Wood, if not burned, is among the most sustainable materials, says Sadegh Shahmohammadi, a sustainability data scientist at the Organisation for Applied Scientific Research in the Netherlands. "Wood absorbs carbon and stores it while growing. It's a renewable, biodegradable, recyclable and (often) long-lasting material."

Searching for local materials to make Christmas crafts was the name of the game when Leona Valenzuela, 39, was growing up in Manila, the capital of the Philippines. Filipinos traditionally hang parols, star-shaped lanterns, in their windows at Christmas time – a practice that dates back hundreds of years to the Spanish colonial era, when they were used to guide worshippers to church for dawn masses during the pre-Christmas festival of Simbang Gabi.

Parols represent the star of Bethlehem, and symbolise hope, faith, and the triumph of light over darkness.

Every year families make their own colourful stars from bamboo sticks and paper, and children learn to make them at school, says Valenzuela. "Every Filipino knows how to make a parol."

Recently, Valenzuela, who now lives in Singapore, taught me how to make her beloved parols. Although it took the better part of the day, crafting it was easy enough for her eight-year-old daughter Emmerlyn to join in.

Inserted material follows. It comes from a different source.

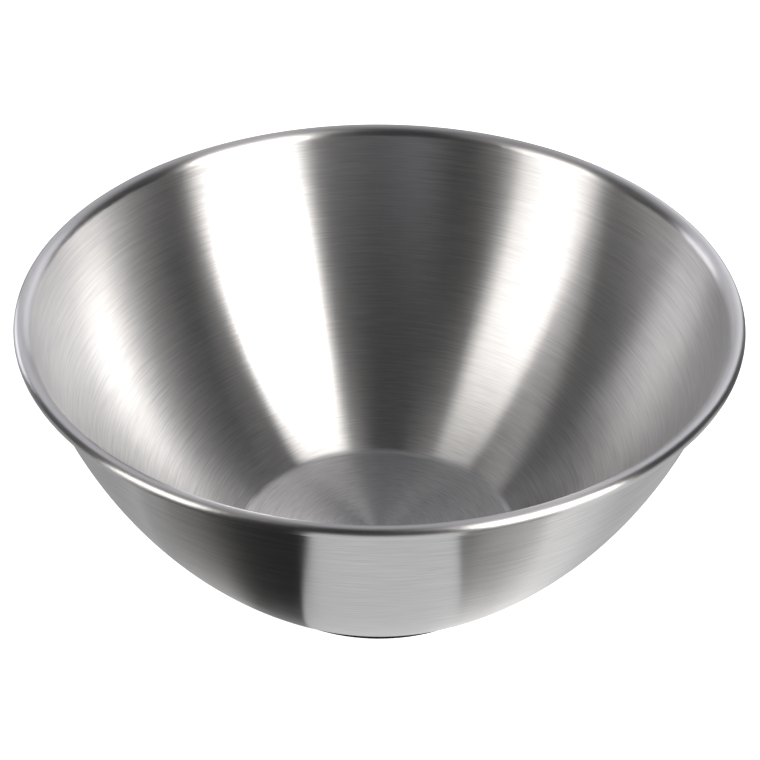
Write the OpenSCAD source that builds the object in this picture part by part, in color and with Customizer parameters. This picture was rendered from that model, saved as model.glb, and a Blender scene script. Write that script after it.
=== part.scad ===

We used a glue gun to fasten wooden ice-cream sticks together, and pasted bright crêpe paper over them to form our stars. Cutting the paper to fit the various segments of the three-dimensional star was time-consuming, but it was time well-spent chatting at the kitchen table as we beavered away. And it felt liberating to unleash our creativity – while our parols started out identical with their wooden frames, they diverged into a star with mini pompoms and streamer tails, and another adorned with cotton wool balls and potpourri-like stick-ons.

Emmerlyn Valenzuela, 8, makes a parol, a popular Christmas decoration in the Philippines


"The best part about making parols is that you have to use all your creativity," says Valenzuela.

Valenzuela's school would hold competitions for the most creative parols, and kids decorated theirs with candy wrappers, juice cartons, and even egg shells, she says. One year, Valenzuela asked her uncle for help and together they scooped out coconut husks to stick on her lantern – which won her the third prize of 500 pesos (£7.50/$10).

Paper is a good material to use when crafting, says Shahmohammadi. Just as long as it isn't coated with plastic, which can otherwise make recycling tricky.

The best part about making parols is that you have to use all your creativity - Leona Valenzuela


Cellophane, which is biodegradable and can be composted, is a popular material for parols, but plastics are a big no-no, he says. They take hundreds of years to decompose, and the recycling rate for them is low. In the EU and UK, for example, just over 40% of plastics are currently recycled.

Glitter is another material you should try and avoid, says Fischer, as they comprise "a mixture of aluminum and plastic, and fall into the category of microplastics because of their small size".

Microplastics can enter the human body via food, and have even been detected in the placenta of unborn babies. While their impacts on human health are still being studied, experiments show that microplastics harm marine life by blocking digestive tracts and exposing them to potentially harmful chemicals.

Instead of glitter, Fischer suggests using sand, salts, coloured seeds, and other natural materials.

Eco-friendly decorations and gifts aren't just limited to Christmas, of course. In India, for instance, Hindus celebrate Raksha Bandhan every August. In this festival that honours the bond between siblings, girls tie a rakhi – a silk or cotton bracelet – around their brothers' wrists to pray for their happiness and good health. In return, brothers pledge to protect their sisters.

Rakhis are often home-made or can be bought inexpensively at a store. A handmade rakhi will have a lower environmental footprint than a manufactured one, says Shahmohammadi.

Koinoboris, large windsocks made from paper or cloth, are hung in Japan to celebrate Children's Day on 5 May.


Another Asian festival that features a sustainable gifting tradition is Kodomo no Hi, or Japanese Children's Day, which is celebrated on 5 May. It's a time of year when the weather is really good and the skies are incredibly blue, says Yayoi Muto, a 46-year-old homemaker who grew up in Kyoto. "You look out and see all these beautiful koinoboris 'swimming' in the air."

Koinoboris, large windsocks made from paper or cloth, are strung from homes or hung throughout neighbourhoods. The flags are shaped like carps – a symbol of strength and courage due their ability to swim upstream – and are flown to wish children success in their lives.

In general, people are becoming more eco-conscious during the holidays, says Fischer, especially the younger generation. "We are no longer in the phase where we argue about whether we need sustainability or should save the climate, but are now in the phase of 'how'."

For a more sustainable festive season, Shahmohammadi suggests replacing material presents with alternatives such as gifting a loved one an experience or planting a tree in their name at a reforestation site somewhere in the world.

But that requires a mindset change, he says. If presents are still preferred, consider buying secondhand, recycled items or making your own. Who knows, you may end up passing on treasured heirlooms to the next generation.

Importantly, make sure the gift will actually be used and is something that will last for a long time. "Products have been through the entire supply chain – manufacturing, packaging, transport," says Shahmohammadi. "When they last for just a day before being incinerated, landfilled or recycled, that's horrific."

If gifts to last a lifetime is the aim, both environmentally and sentimentally speaking, then my 13-year-old self can be proud. My mum still has her wall calendar, carefully wrapped in soft tissue and placed at the bottom of her drawer for safekeeping. We took it out the other day to have a look, and apart from a few soybeans falling off, it was perfectly preserved.